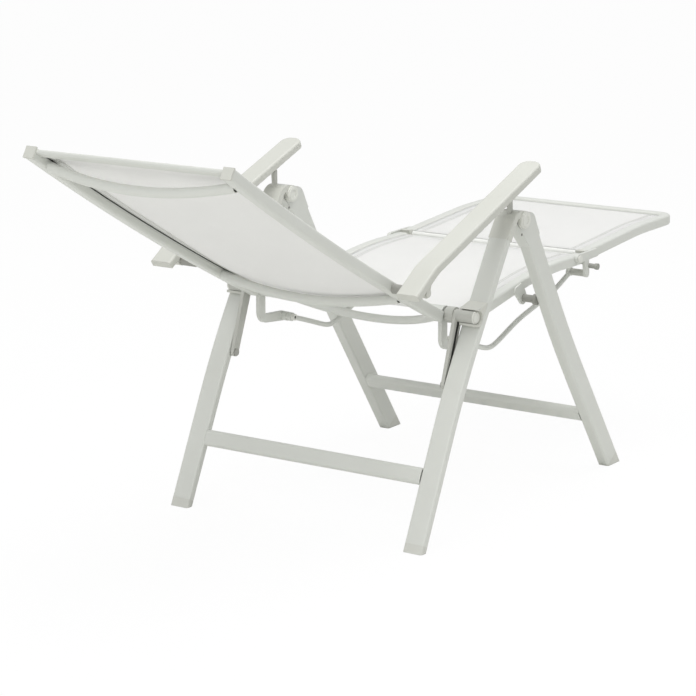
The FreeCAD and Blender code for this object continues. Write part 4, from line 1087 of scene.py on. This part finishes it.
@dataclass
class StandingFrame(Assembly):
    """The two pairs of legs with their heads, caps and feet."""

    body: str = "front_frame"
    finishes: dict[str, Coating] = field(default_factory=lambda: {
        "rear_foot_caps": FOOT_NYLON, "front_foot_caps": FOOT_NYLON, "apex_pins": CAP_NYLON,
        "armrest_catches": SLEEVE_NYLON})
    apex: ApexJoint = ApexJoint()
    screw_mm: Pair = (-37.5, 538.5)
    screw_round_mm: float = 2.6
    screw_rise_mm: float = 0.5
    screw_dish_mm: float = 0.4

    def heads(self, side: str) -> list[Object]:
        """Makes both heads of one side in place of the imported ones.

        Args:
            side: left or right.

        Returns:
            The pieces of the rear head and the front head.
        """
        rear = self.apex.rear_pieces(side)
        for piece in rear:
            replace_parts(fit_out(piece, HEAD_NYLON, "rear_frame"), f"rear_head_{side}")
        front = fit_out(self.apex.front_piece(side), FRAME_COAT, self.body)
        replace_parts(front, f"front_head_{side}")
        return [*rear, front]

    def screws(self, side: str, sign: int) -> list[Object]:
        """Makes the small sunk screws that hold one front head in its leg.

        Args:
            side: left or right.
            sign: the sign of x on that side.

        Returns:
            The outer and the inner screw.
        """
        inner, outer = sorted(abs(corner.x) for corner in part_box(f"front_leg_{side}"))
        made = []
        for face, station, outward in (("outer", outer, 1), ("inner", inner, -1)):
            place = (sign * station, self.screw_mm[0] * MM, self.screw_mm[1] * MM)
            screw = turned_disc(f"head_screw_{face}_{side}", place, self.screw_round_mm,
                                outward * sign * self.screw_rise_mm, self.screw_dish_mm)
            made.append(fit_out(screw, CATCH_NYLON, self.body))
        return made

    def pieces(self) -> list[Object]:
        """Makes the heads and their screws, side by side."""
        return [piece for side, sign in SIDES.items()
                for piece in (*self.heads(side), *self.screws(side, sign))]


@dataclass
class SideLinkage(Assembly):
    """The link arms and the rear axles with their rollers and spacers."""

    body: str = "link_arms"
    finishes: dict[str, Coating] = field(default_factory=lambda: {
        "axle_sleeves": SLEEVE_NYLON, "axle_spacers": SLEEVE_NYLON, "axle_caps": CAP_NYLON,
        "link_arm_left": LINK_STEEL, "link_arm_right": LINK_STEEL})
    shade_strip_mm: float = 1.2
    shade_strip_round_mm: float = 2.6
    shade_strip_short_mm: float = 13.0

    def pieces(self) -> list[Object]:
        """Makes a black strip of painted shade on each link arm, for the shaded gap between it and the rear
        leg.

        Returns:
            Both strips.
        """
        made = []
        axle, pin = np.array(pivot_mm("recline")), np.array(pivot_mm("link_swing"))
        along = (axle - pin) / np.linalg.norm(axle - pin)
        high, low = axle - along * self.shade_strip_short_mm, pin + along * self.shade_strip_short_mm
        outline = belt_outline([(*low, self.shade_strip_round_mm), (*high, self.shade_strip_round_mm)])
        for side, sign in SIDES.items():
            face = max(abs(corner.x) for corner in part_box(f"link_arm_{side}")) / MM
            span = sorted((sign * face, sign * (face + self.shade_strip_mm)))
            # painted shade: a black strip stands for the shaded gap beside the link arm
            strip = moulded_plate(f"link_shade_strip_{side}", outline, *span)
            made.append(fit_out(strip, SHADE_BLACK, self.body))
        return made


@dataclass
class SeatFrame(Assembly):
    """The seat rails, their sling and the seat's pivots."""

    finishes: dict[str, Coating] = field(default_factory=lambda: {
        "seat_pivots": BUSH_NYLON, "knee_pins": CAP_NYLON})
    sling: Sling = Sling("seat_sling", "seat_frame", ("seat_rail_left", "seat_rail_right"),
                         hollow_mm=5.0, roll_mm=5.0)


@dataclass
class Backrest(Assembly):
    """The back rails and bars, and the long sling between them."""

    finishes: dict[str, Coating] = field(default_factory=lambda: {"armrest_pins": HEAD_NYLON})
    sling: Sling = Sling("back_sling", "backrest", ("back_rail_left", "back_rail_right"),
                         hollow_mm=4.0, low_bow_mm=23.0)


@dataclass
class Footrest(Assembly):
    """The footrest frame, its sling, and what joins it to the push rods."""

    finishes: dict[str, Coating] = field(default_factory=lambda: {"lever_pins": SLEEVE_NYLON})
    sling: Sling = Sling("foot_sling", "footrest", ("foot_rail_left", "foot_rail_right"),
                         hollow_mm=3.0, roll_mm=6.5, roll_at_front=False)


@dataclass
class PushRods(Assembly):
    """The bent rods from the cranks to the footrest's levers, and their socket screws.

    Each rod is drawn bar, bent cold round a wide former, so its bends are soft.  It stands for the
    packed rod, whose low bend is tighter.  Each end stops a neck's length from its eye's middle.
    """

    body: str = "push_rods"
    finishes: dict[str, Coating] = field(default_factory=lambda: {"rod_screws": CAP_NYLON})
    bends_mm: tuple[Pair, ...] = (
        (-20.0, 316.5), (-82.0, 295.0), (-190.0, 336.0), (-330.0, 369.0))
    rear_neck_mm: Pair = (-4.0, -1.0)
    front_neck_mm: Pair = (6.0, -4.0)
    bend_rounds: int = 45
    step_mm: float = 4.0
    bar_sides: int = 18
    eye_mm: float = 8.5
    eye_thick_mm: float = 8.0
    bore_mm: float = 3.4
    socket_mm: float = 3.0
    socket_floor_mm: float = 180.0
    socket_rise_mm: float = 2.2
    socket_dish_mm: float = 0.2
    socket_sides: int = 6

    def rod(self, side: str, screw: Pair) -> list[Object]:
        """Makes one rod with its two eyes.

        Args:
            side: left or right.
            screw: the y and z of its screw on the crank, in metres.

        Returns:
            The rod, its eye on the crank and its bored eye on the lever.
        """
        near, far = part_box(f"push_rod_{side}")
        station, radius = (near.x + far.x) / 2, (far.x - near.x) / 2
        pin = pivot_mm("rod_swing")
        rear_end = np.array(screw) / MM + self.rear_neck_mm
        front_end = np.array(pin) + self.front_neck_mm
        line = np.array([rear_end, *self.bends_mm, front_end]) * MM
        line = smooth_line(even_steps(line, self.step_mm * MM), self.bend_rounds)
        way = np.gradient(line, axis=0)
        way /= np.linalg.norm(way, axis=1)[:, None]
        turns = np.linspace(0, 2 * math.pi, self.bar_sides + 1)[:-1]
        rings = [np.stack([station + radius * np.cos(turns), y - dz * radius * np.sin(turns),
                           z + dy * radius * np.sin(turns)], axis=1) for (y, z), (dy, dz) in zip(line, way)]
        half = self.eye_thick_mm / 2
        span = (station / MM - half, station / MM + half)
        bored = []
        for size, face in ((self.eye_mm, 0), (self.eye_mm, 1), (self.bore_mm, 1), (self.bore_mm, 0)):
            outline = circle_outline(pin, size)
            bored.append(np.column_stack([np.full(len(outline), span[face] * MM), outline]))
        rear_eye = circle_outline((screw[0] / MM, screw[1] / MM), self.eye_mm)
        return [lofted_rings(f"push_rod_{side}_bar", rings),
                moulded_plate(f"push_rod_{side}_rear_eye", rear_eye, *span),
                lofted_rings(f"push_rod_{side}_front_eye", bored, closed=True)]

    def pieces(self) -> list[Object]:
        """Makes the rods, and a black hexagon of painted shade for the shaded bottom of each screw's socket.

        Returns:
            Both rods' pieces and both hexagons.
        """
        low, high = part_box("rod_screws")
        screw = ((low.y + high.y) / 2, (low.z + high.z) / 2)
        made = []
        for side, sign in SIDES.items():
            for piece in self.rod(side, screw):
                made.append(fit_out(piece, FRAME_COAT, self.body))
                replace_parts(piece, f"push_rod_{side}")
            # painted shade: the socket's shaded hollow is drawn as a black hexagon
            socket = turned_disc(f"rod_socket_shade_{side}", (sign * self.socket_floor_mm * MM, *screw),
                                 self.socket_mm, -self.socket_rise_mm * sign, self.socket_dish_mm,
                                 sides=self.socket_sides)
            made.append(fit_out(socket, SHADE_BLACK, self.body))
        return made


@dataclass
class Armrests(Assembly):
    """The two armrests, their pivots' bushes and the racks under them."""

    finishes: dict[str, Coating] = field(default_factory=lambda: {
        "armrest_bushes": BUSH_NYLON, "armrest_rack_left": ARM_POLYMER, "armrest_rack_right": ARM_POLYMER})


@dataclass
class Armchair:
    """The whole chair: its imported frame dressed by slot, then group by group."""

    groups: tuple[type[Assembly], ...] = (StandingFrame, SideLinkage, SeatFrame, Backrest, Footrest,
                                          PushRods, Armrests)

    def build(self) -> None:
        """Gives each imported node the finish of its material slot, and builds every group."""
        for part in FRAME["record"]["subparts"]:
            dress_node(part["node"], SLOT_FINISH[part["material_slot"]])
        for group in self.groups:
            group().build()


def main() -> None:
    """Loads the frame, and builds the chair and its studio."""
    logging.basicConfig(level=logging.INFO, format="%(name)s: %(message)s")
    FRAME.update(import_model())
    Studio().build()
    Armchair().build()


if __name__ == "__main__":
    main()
——
▶ Short task: Print the listing above from its first line through the line with "two pairs of", and stop there.

▶ Exercise answer:
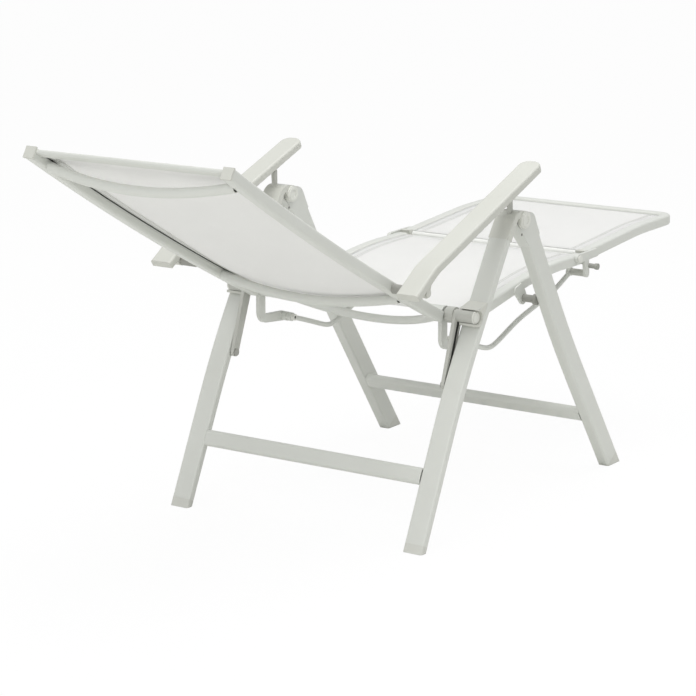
The FreeCAD and Blender code for this object continues. Write part 4, from line 1087 of scene.py on. This part finishes it.
@dataclass
class StandingFrame(Assembly):
    """The two pairs of legs with their heads, caps and feet."""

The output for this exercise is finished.